By: James Lyman BSAE, BSEE, MSSM

Economic & Finance Report

One prominent theme of Donald Trump’s campaign has been the fleeing of American manufacturing jobs to foreign shores and his determination to first stop, then reverse the flow of American manufacturing jobs to lands of cheaper labor. This is based on a popular American perception of cheap foreign labor being why manufacturing has moved to foreign lands. As so often the case, reality is far more complex than perception. The two major forces, which are never spoken of in our political discourse, and which Mr. Trump as a business man is very familiar with, are ‘High Capitalization’ and ‘Low Return on Investment’.

These are two basic terms than any undergraduate business major knows and understands, which makes it surprising that you never hear these terms in news stories about the flight of American manufacturing. For those with limited business knowledge, High Capitalization means it takes a lot of money to start and run a business, while Low Return on Investment means you’re not getting much for your money. For manufacturing you must buy expensive machinery and equipment, the raw materials to make things out of, land, buildings, tools, transportation … the mirid of things you see in any factory. Then you need money to run the business, money to buy more materials, money to pay bills and payroll while waiting for things you make to sell and the time your customers take to pay for them. Starting and running a manufacturing operation takes a lot of money, while software and retail based businesses require much less. Return on investment means how much money you make for all that money you’ve invested. Think of having all that money you poured into your manufacture startup in a bank savings account. In

one year, you get some amount of money from the interest paid by the bank. The interest is your return on investment. Now if you have $10,000,000 in this savings account, and you only get $25,000 in interest payment per year (0.25%)— you’re going to start looking for some other bank that pays more.

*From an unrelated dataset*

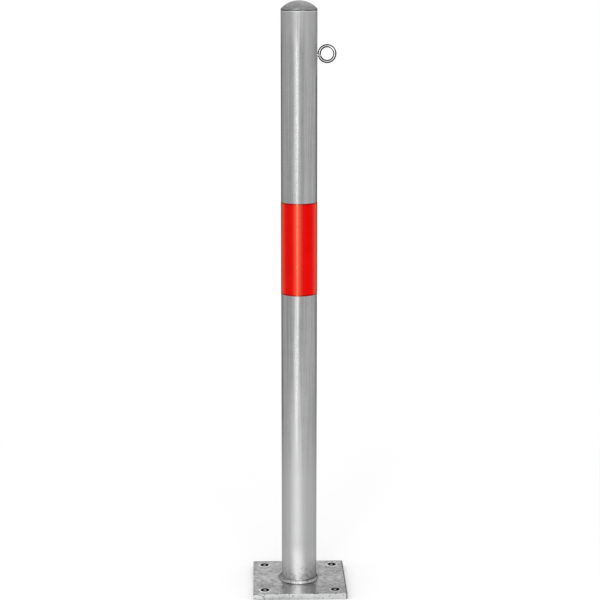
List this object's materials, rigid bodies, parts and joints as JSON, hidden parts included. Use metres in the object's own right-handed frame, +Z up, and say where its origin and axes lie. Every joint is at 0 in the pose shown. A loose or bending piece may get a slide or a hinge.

And that’s exactly what happened! By the early 1960’s, the American manufacturing segment began to realize it wasn’t making much money on all that money they had invested in manufacturing. So they begin looking for those other 0banks0, where investments would pay significantly better than manufacturing. Put simply … they didn’t want cheaper labor, they just wanted out of manufacturing! If labor cost was the principle issue, they would have simply moved their factories to the southern states, especially those having right to work … and would have been welcomed with open arms of joy. As the sixties drew to a close, manufacturing enterprises were closing down their operations, pulling monies out to invest in those other banks … the emerging hyper consumerism economy of franchise restaurants and speciality stores, strip centers, shopping malls, consumer financing, big box stores and entertainment. All those things we now take for granted. The oil crisis of 1973 accelerated this movement resulting in the ‘Rust Belt’.

An important side bar to this is that at this same time the machine tool robots, which replaced the highly skilled machinist, were becoming available. American manufacturing had always been and remained concentrated in the north-east corridor because manufacturing required a large pool of highly skilled labor to draw upon. With the advent of robots, manufactures no longer needed that pool of skilled labor, so foreign investors could now either start up their own manufactures to compete with American companies or subsidize American factories moving in by providing the financing to build and establish manufacturing operations in their country. Either way, American companies were able to 0get shuck0 of their factories and used that money to make some real money, which they did.

Now as an engineer, I’m not in favor of the demise of manufacturing in America simply because it means less opportunities for my brethren. But more importantly, since the first modern war, the American Civil War, modern wars are fought and won … or loss in the factories. We no longer have the true military might we assume we have when looking at our array of modern weapons. For instants, it takes about 30,000 vendors and suppliers to manufacture a modern aircraft, with more and more of these now foreign based. We are now so deplete of industry to support our military operations, that during Iraq and Afghanistan operations, we had to buy such military basics as small arms ammunition from foreign manufactures.

Most of the flight of American manufacturing has already happened. If Mr. Trump intends to restore manufacturing to American, which we very much need, then he must successfully address those two business topics of ‘High Capitalization’ and ‘Low Return on Investment’. There’s not really much he can do for High Capitalization, after all, things cost and you can’t really avoid that. But the real stumbling point is that Low Return on Investment, because business will not sink their monies into enterprises that will make them little money. You wouldn’t with your money, so why would you expect anyone else to. That’s the real problem that Trump and the Congress must successfully address if manufacturing is to ever return to America.

However, even if successful in bringing some amount of manufacturing back to America, there won’t be the hay day of good paying manufacturing jobs as seen prior to the 1960’s for the simple reason that automation and robots have eliminated so many jobs in manufacturing. Another reason that cheap labor isn’t the driving force that American popular culture considers it to be. Nevertheless, the lack of a manufacturing base presents serious problems for our economic future, in particular with the continual deterioration of relations with China, who now provides so much of our manufactured goods.

Will taxes and tariffs provide the means to force a resurrection of American manufacturing? I don’t know, I haven’t seen any modeling of the problem. But either way, the economy could be in for some rough times, particularly militarily. Most people don’t realize that we spent the first two years of World War II just preparing for war. For America, 1944 onwards was the real war for Americans.

And in today’s world, we may not get that luxury of time again.